Despite what has become of the relationship, there were good reasons to think that Leviev and Boymelgreen could make it together. Both are religious men active in the Chabad Lubavitch movement — Chabad sources say their initial introduction was made by Moshe Kotlarsky, one of Chabad’s top-ranking rabbis — and both have made their mark by pursuing non-Jewish projects in some of the most Jewish cities around the world.

Leviev grew up in Uzbekistan with a father who helped bring Judaism into the secular Soviet Union through the underground channels of the Chabad Lubavitch movement. After moving to Israel as a teenager, Leviev opened a diamond-polishing plant that he used to win contracts to mines in Russia and Angola. He has since leveraged that money and become the main Jewish philanthropist in Russia, funding the Chabad-run Federation of Jewish Communities. Both the federation and Leviev are said to be close with President Vladimir Putin.
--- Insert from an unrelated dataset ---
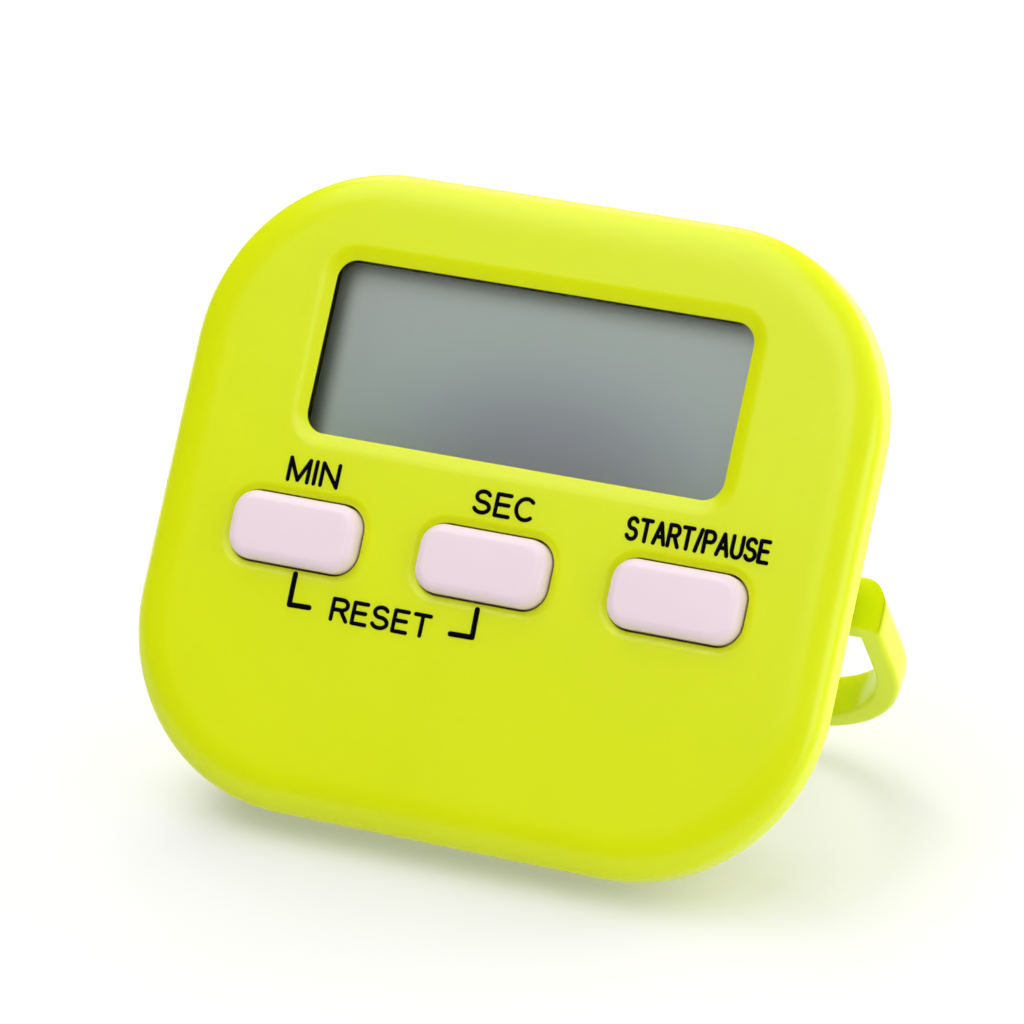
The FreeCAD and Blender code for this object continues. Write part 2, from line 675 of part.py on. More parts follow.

Boymelgreen grew up in Israel and moved to the United States to continue his religious studies. He started Eichler’s, the largest Judaica store in the world, and has since branched out into real estate, particularly in Brooklyn. He has set himself apart by spotting up-and-coming areas for development. The latest is the sewage-steeped Gowanus Canal area.

“He always seems to be in there many years ahead of the curve,” Guskind said.

Despite his knowing take on the secular world, Boymelgreen has kept his feet firmly planted in the Orthodox world. He sports a beard and has houses in Israel and in the Chabad-heavy Brooklyn neighborhood of Crown Heights, according to people in the community.

Now, as the divorce has proceeded, both sides have been quiet about what went wrong and what they plan to do with all their holdings. And the little that has been said seems already in dispute.

In an interview, Kreisler said her boss and Leviev are still looking to do some work together and are currently building two developments in suburban Tel Aviv.

Rosen categorically denied this. “Whatever we have obligations to finish together, we are finishing together,” he said. “Wherever we have no obligations to finish together, we will not finish together.”